W3C XML Schema and ISO SGML Markup Declarations (SGML DTDs)
ISO SGML (IS 8879:1986 as amended 1997) provides additional features and capabilities to W3C XML 1.0. ISO SGML allows the specification of many different kinds of grammars: different levels of tag and delimiter omission, contextual delimiter recognition, and richer support for modeling a documents as an asynchronous tree of elements and tree of entities, each of which can have local links and other attributes. Consequently, an ISO SGML DTD is really a grammar specification rather than a data schema per se , though in practice such a regular grammar contains enough structural definition to make it useful for many kinds of data modeling.
| ISO SGML Markup Declarations | W3C XML Schemas | Comments |
|---|---|---|
|
CDATA Declared Content Type |
Not supported by XML |
This is a parser function. |
|
RCDATA Declared Content Type |
Not supported by XML. |
This is a parser function. |
|
ANY Declared Content Type |
Supported by the <any/> particle. The urType (the top-most type from which all other types are derived) -- called "anyType" -- allows any subelements and any attributes. |
Various wildcards allow ANY to be restricted to certain namespaces. Also, substitution groups allow a content model to name the position of a particle but to allow the name an complex type to be specified elsewhere. |
|
& Connector |
Conjunction. The <all> element allows this functionality at the top-level of an element only. |
In an <all> group, the elements have a maxOccurs of 1. |
|
ISO SGML Content Models |
No equivalent of allowing #PCDATA as a particular particle in content models. |
W3C XML Schemas keeps the ISO SGML requirement for unambiguous content models. The big difference between ISO SGML DTDs and W3C XML Schemas is the tag/type distinction. |
|
Global Inclusion Exceptions |
Not supported directly. A single-level inclusion can be made by using type refinement on the complex types elsewhere. |
However, the effect of a global inclusion can be achieved by deriving restricted types for each complex type possible underneath an element to any level.
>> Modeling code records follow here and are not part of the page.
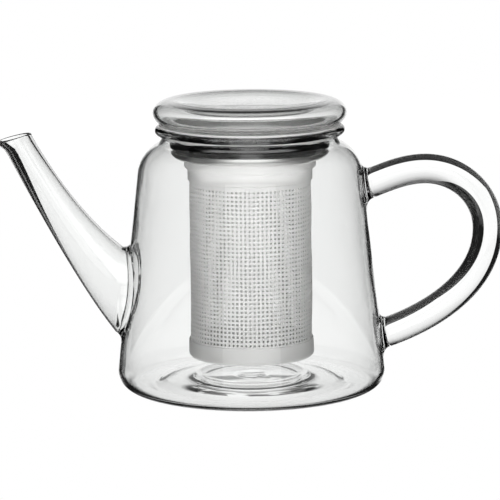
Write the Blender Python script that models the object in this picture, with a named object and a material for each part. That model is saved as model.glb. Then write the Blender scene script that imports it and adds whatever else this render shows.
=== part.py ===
"""A 1.2 litre glass teapot with a lift-out steel infuser, as separate solids.

The pot is a blown glass body with a fused glass spout and a fused solid glass handle. A steel infuser hangs in its
mouth by a flange, and a blown glass lid rests on that flange. Origin: centre of the foot, on the table plane.
+Z is up, the spout points along -X and the handle along +X. Lengths in this file are millimetres until a mesh is
made, because glassware is drawn in millimetres.
"""

import math

import bmesh
import bpy
from mathutils import Matrix, Vector

MM = 0.001

# Driving dimensions, in millimetres.
BODY_RADIUS = 64.2  # widest outer radius, just above the foot
WALL = 2.0  # thickness of the body's glass
FOOT_INNER = 46.0  # the flat foot ring runs from here to the bottom corner
CORNER = 8.8  # radius of the bottom corner
TAPER = 6.4  # degrees the wall leans inwards as it rises
SHOULDER_FOOT = (53.6, 103.4)  # radius and height where the wall turns into the shoulder
SHOULDER = 18.66  # radius of the shoulder
SHOULDER_END = 62.0  # degrees above horizontal of the shoulder's last normal
NECK_FILLET = 3.5  # hollow curve between shoulder and neck
LIP_RADIUS = 1.9  # half the thickness of the rolled lip
LIP_CENTRE = (43.2, 124.0)
PUNT_RADIUS = 37.0  # the pushed-up middle of the base
PUNT_RISE = 3.2
BASE_GLASS = 2.7  # thickness of the base

TABLE_GAP = 0.3  # clearance between pieces that rest on or are fused to each other

SPOUT_WALL = 1.8
SPOUT_ROOT_X = -50.0  # the spout's stub starts inside the body and is trimmed at its wall
SPOUT_HALF_WIDTHS = (21.5, 7.2)  # across the pot, at the root and at the tip
SPOUT_LOWER = ((-63.6, 25.2), (-81.2, 46.8), (-115.8, 114.6))  # lower edge, a quadratic curve
SPOUT_UPPER = ((-61.0, 67.8), (-83.0, 85.0), (-103.2, 121.5))  # upper edge
SPOUT_BEAK = (-120.0, 118.4)  # end of the pouring lip
BEAK_HALF_WIDTH = 7.4

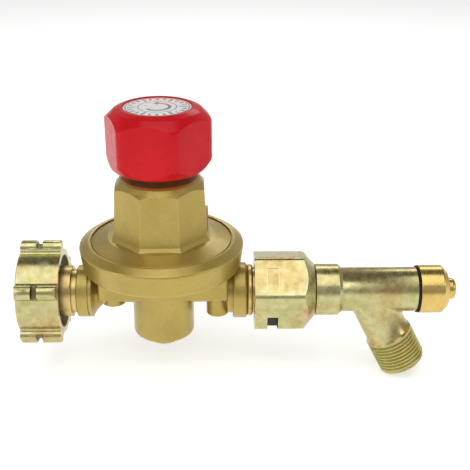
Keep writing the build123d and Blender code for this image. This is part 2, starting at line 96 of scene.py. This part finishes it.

This may double the number of declarations for each inclusion. |
|
Global Exclusion Exceptions |
Not supported directly. A single-level exclusion can be made using type refinement. |
However, the effect of a global exclusion can be achieved by deriving restricted types for each complex type possible underneath an element to any level. This may double the number of declarations for each exception. |
|
NUTOKEN NUTOKENS Attribute Types |
Can be supported using regular expressions, subclassing simple type "token". NUTOKENS can be supported by deriving a list type. |
|
|
NAME, NAMES Attribute Types |
NAME is supported by the simple type "Name". NAMES can be supported by deriving a list type. |
To get a type closer to the ISO SGML Reference Concrete Syntax defaults, derive a type from NCName (which allows no colons) and restrict the type further to characters less than 0xFF using regular expressions and the pattern attribute. |
|
ENTITY Types (e.g., SDATA, CDATA) and Data Attributes (Attributes on Entities) |
Not supported |
|
|
#CONREF Attribute Keyword |
Not supported |
No support for keying occurrence from the value of an attribute. |
|
SUBDOC |
Not supported |
However, the key mechanism allows a scoping of IDs and IDREFs; and both the namespace mechanism and the tag/type mechanism allow element names to refer to different types in different contexts. In a sense, each new namespace encountered is a SUBDOC, as they all will have a separate schema. |
|
LINK Attribute Groups |
Not supported |
However, a similar effect can be gained using type refinement, so that different default and fixed attribute values are added in different contexts. |
|
Data Attributes on Elements |
Not supported |
|